Novena semana de estado de alarma y confinamiento a ratos.
La calle bulle y no sólo de deportistas ocasionales o de jóvenes (y no tan jóvenes) insensatos. En los púlpitos de los balcones ya no se oyen sólo los aplausos o los himnos de esperanza. Se acabaron los bizcochos y las clases de yoga on-line.
Ahora en los balcones también hay sonido de cazuelas y en las calles, la bandera española ondeada por paseantes con mascarilla y distancia de seguridad, se ha convertido en símbolo de resistencia. Nos hemos hartado de ineptitud. Nos hemos hartado de no saber. Y tenemos miedo.
Marlaska manda a la Policía Nacional a reprimir a esa gente de orden que siempre les ha defendido y que jamás osaría enfrentarse a ellos por la fuerza o sin ella. Antes fue la Guardia Civil a quien encargó la innoble tarea de descubrir ciudadanos desafectos en las redes. Ni en una función ni en otra la Ley les ampara. Aun así, les costará que rompamos el vínculo con quienes siempre hemos aplaudido.
La ocultación, el secreto y el chantaje se han convertido en marca de la Moncloa y los proyectos de Ley que se mandan al Congreso para tramitar, con mucha decisión y poca alharaca, dan idea de cuáles son las prioridades del Gobierno.
Cambiar por octava vez una ley de Educación, es una de ellas, y hacerlo en pleno estado de alarma, una buena manera de evitarse las consultas y el consenso que tanto han exigido en las dos únicas ocasiones en las que el PP ha osado presentar su propia ley educativa.
Sólo dos meses después del 11-M y de su llegada al poder, Rodríguez Zapatero paralizaba el calendario de aplicación de la LOCE por Real Decreto y justo dos años después la derogaba para sustituirla por un remedo de la LOGSE , una ley que había conseguido colocarnos en la cola de todos los indicadores educativos de la OCDE.
Nunca habían importado los resultados de esa ley nefasta.
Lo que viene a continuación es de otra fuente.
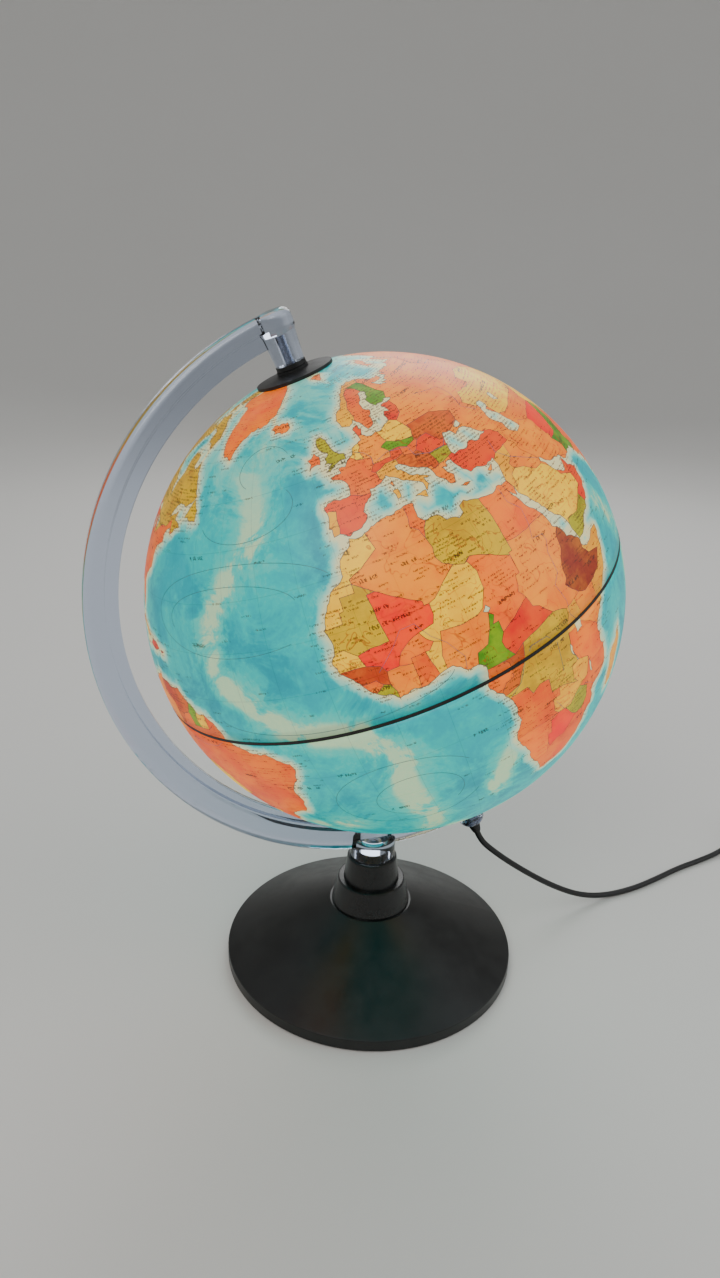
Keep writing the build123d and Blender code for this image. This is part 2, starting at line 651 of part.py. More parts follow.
def make_switch():
    """Hand switch on the lead: two case halves, a rocker on trunnions and one screw."""
    cord_hole_r = CORD_R + 0.15
    with BuildPart(SWITCH) as switch_lower_case:
        with BuildSketch(SWITCH):
            RectangleRounded(SWITCH_LENGTH, SWITCH_WIDTH, 8.0)
        extrude(amount=SWITCH_SPLIT_Z)
        fillet(switch_lower_case.edges().group_by(Axis.Z)[0], 1.6)
        with Locations((0, 0, SWITCH_SPLIT_Z)):
            Box(
                SWITCH_LENGTH - 10,
                14.0,
                2 * (SWITCH_SPLIT_Z - 2.0),
                mode=Mode.SUBTRACT,
            )
            Cylinder(cord_hole_r, SWITCH_LENGTH + 2, rotation=(0, 90, 0), mode=Mode.SUBTRACT)
        with Locations((19.0, 0, 0)):
            Cylinder(3.2, SWITCH_SPLIT_Z, align=FROM_BELOW)
            Cylinder(1.6, SWITCH_SPLIT_Z, align=FROM_BELOW, mode=Mode.SUBTRACT)
            Cylinder(2.7, 2.2, align=FROM_BELOW, mode=Mode.SUBTRACT)
    keep(switch_lower_case.part, "switch_lower_case")

    upper_height = SWITCH_HEIGHT - SWITCH_SPLIT_Z
    with BuildPart(SWITCH) as switch_upper_case:
        with BuildSketch(SWITCH.offset(SWITCH_SPLIT_Z)):
            RectangleRounded(SWITCH_LENGTH, SWITCH_WIDTH, 8.0)
        extrude(amount=upper_height)
        fillet(switch_upper_case.edges().group_by(Axis.Z)[-1], 2.6)
        with Locations((0, 0, SWITCH_SPLIT_Z)):
            Box(
                SWITCH_LENGTH - 10,
                14.0,
                2 * (upper_height - 2.0),
                mode=Mode.SUBTRACT,
            )
            Cylinder(cord_hole_r, SWITCH_LENGTH + 2, rotation=(0, 90, 0), mode=Mode.SUBTRACT)
        with Locations((0, 0, SWITCH_HEIGHT)):
            Box(2 * ROCKER_R + 0.8, ROCKER_WIDTH + 0.8, 8.0, mode=Mode.SUBTRACT)
        with Locations((0, 0, ROCKER_PIVOT_Z)):
            Cylinder(
                TRUNNION_R + 0.08,
                TRUNNION_SPAN + 0.4,
                rotation=(90, 0, 0),
                mode=Mode.SUBTRACT,
            )
        with Locations((19.0, 0, SWITCH_SPLIT_Z)):
            Cylinder(3.2, upper_height - 1.0, align=FROM_BELOW)
            Cylinder(1.3, upper_height - 3.0, align=FROM_BELOW, mode=Mode.SUBTRACT)
    keep(switch_upper_case.part, "switch_upper_case")

    pivot = SWITCH_CENTRE + Vector(0, 0, ROCKER_PIVOT_Z)
    rocker_plane = Plane(origin=pivot, x_dir=LEAD_DIR, z_dir=LEAD_SIDE)
    crown_z = 6.6
    drop = ROCKER_R * tan(radians(ROCKER_TILT))
    with BuildPart() as switch_rocker:
        with BuildSketch(rocker_plane):
            Circle(ROCKER_R)
            with BuildLine():
                Polyline(
                    (-ROCKER_R, -2.0),
                    (ROCKER_R, -2.0),
                    (ROCKER_R, crown_z - drop),
                    (0, crown_z),
                    (-ROCKER_R, crown_z - drop),
                    close=True,
                )
            make_face(mode=Mode.INTERSECT)
        extrude(amount=ROCKER_WIDTH / 2, both=True)
        with BuildSketch(rocker_plane):
            Circle(TRUNNION_R)
        extrude(amount=TRUNNION_SPAN / 2, both=True)
    tilted = switch_rocker.part.rotate(Axis(pivot, LEAD_SIDE), ROCKER_TILT)
    keep(tilted, "switch_rocker")

    with BuildPart(SWITCH) as switch_case_screw:
        with Locations((19.0, 0, 0.3)):
            Cylinder(2.6, 1.8, align=FROM_BELOW)
            Cylinder(1.25, 12.5, align=FROM_BELOW)
    keep(switch_case_screw.part, "switch_case_screw")


def make_plug():
    """Flat two-pin mains plug with a tapered sleeve round the lead."""
    half_height = PLUG_HEIGHT / 2
    sleeve = Plane(
        origin=PLUG_START + Vector(0, 0, half_height),
        x_dir=(0, 0, 1),
        z_dir=PLUG_DIR,
    )
    with BuildPart() as plug_body:
        shape = [(0, -6.5), (9, -8.0), (20, -13.0), (36, -13.0)]
        shape += [(x, -y) for x, y in reversed(shape)]
        with BuildSketch(PLUG) as plan:
            with BuildLine():
                Polyline(*shape, close=True)
            make_face()
            fillet(plan.vertices(), 1.4)
        extrude(amount=PLUG_HEIGHT)
        fillet(plug_body.edges().group_by(Axis.Z)[0], 1.2)
        fillet(plug_body.edges().group_by(Axis.Z)[-1], 1.2)
        with BuildSketch(sleeve):
            Circle(4.4)
        with BuildSketch(sleeve.offset(-PLUG_SLEEVE)):
            Circle(3.1)
        loft()
        with BuildSketch(sleeve.offset(-PLUG_SLEEVE)):
            Circle(CORD_R + 0.15)
        extrude(amount=PLUG_SLEEVE, mode=Mode.SUBTRACT)
        with BuildSketch(sleeve.offset(PLUG_LENGTH)):
            with Locations((0, PLUG_PIN_SPACING / 2), (0, -PLUG_PIN_SPACING / 2)):
                Circle(PLUG_PIN_ROOT_R + SEAT_GAP)
        extrude(amount=-PLUG_PIN_ROOT_LENGTH - 0.1, mode=Mode.SUBTRACT)
    keep(plug_body.part, "plug_body")

    with BuildPart() as plug_pins:
        with BuildSketch(sleeve.offset(PLUG_LENGTH)):
            with Locations((0, PLUG_PIN_SPACING / 2), (0, -PLUG_PIN_SPACING / 2)):
                Circle(PLUG_PIN_R)
        extrude(amount=PLUG_PIN_LENGTH)
        with BuildSketch(sleeve.offset(PLUG_LENGTH)):
            with Locations((0, PLUG_PIN_SPACING / 2), (0, -PLUG_PIN_SPACING / 2)):
                Circle(PLUG_PIN_ROOT_R)
        extrude(amount=-PLUG_PIN_ROOT_LENGTH)
        tips = plug_pins.edges().filter_by(GeomType.CIRCLE).sort_by(Axis(PLUG_START, PLUG_DIR))[-2:]
        fillet(tips, 1.2)
    keep(plug_pins.part, "plug_pins")


def main():
    os.makedirs("parts", exist_ok=True)
    make_base_shell()
    make_base_inside()
    make_stem()
    make_meridian_arm()
    make_globe_half("globe_north_half", 1, NORTH_HOLE_R)
    make_globe_half("globe_south_half", -1, SOUTH_HOLE_R)
    make_globe_fittings()
    make_pole_hardware()
    make_lamp()
    make_lead()
    make_switch()
    make_plug()
    print("rocker pivot", SWITCH_CENTRE + Vector(0, 0, ROCKER_PIVOT_Z), "axis", LEAD_SIDE)
    print("plug pins end at", PLUG_START + PLUG_DIR * (PLUG_LENGTH + PLUG_PIN_LENGTH))
    print("heading of the lead, degrees", round(degrees(LEAD_HEADING), 1))


main()
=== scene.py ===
import json
import random
from math import ceil, cos, floor, hypot, pi, radians, sin

import bmesh
import bpy
import numpy as np
from mathutils import Matrix, Vector
from mathutils.geometry import delaunay_2d_cdt


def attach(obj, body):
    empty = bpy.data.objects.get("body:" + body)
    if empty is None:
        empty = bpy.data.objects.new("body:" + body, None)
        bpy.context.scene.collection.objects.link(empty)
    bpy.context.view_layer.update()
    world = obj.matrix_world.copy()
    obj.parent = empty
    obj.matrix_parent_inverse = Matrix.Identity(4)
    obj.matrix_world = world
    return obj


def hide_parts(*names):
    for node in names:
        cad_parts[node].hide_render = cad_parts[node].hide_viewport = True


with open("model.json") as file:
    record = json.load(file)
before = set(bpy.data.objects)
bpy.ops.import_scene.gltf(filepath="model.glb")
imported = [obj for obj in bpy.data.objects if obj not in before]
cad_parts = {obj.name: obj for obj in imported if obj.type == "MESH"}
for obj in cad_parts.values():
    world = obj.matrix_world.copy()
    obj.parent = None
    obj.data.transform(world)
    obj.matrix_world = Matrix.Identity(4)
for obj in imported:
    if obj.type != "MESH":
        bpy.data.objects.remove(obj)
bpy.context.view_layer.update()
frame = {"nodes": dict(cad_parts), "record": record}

MM = 0.001
FULL_TURN = 2 * pi
UP = Vector((0.0, 0.0, 1.0))
SCENE = bpy.context.scene

# ---------------------------------------------------------------- frame and sizes, in metres and radians
TILT = radians(23.5)
NORTH = Vector((-sin(TILT), 0.0, cos(TILT)))
ACROSS = Vector((cos(TILT), 0.0, sin(TILT)))
SIDE = Vector((0.0, 1.0, 0.0))
BALL_CENTRE = Vector((0.0, 0.0, 0.27435))
BALL_R = 0.150
BALL_WALL = 0.0022
ACROSS_LON = 97.7  # degrees; the longitude that lies along ACROSS
LAMP_BELOW_CENTRE = 0.032

CORD_D = 0.0044
LEAD_HEADING = radians(18.0)
LEAD_DIR = Vector((cos(LEAD_HEADING), sin(LEAD_HEADING), 0.0))
LEAD_SIDE = Vector((sin(LEAD_HEADING), -cos(LEAD_HEADING), 0.0))
SWITCH_CENTRE = Vector((0.412, 0.054, 0.0))
SWITCH_TO_COIL = 0.078
COIL_OUTER_R = 0.0280
COIL_INNER_R = 0.0222
COIL_LAYERS = 4
COIL_TURN_POINTS = 16
COIL_CLEAR = 0.0007  # gap under the lowest layer
CLIMB_BULGE = 0.0021  # how far a climbing turn swings past its layer
CLIMB_SHARPNESS = 0.4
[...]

Lo sustancial era que en ningún caso, una ley promovida por el PP tuviera vigencia (eso e imponer la Educación por la Ciudadanía).
Dicen que la Ley Wert nació sin consenso y de ahí la urgencia en derogarla. Doy fe que nunca una ley se ha discutido tanto, ni se ha modificado tanto –hasta hacerla irreconocible y debo decir que peor que en su primera versión– como lo fue la LOMCE. El PP tenía mayoría absoluta para aprobarla y sin embargo estuvo dos años dándole vueltas para lograr acuerdos mientras los sindicatos de izquierdas –de estudiantes, de profesores– y los separatistas, incendiaban las calles. Defendía la excelencia y el esfuerzo. Ese fue su mayor pecado.
Y ahora llega la LOMLOE de la ministra Celáa sin más consenso que el de tener asegurada la paz de lo que la izquierda llama “el mundo educativo” y con la única justificación de “las críticas y la controversia en el ámbito social y educativo” que suscitó la Ley Wert y que ellos mismos alentaron.
El espíritu vuelve a ser el de la LOGSE y después de leerla, llego a la conclusión de que como todas las leyes socialistas, lo único que importa es que los alumnos acaben la educación obligatoria pertrechados de un título. Para lo que les sirva, poco importa. Que les prepare para el mundo laboral o les dé los conocimientos suficientes para pensar por sí mismos, todavía menos.
Una ley mediocre que no aborda ni uno de los retos a los que se enfrentan niños y jóvenes cuando llegan a una edad adulta que cada vez se difiere más. Una ley que no corrige nada de lo que no ha funcionado en el pasado. Una ley que no tiene en cuenta el cambiante contexto del siglo XXI y que trata las nuevas tecnologías y los idiomas extranjeros como si hubiese sido redactada a principios de siglo. Una ley trufada de ideología camuflada tras esa neolengua cursi y pretenciosa tan del gusto de la izquierda.
Una ley pobre e innecesaria, que nos colarán mientras estamos entretenidos contando muertos y agradeciendo el cambio de fase en nuestra comunidad.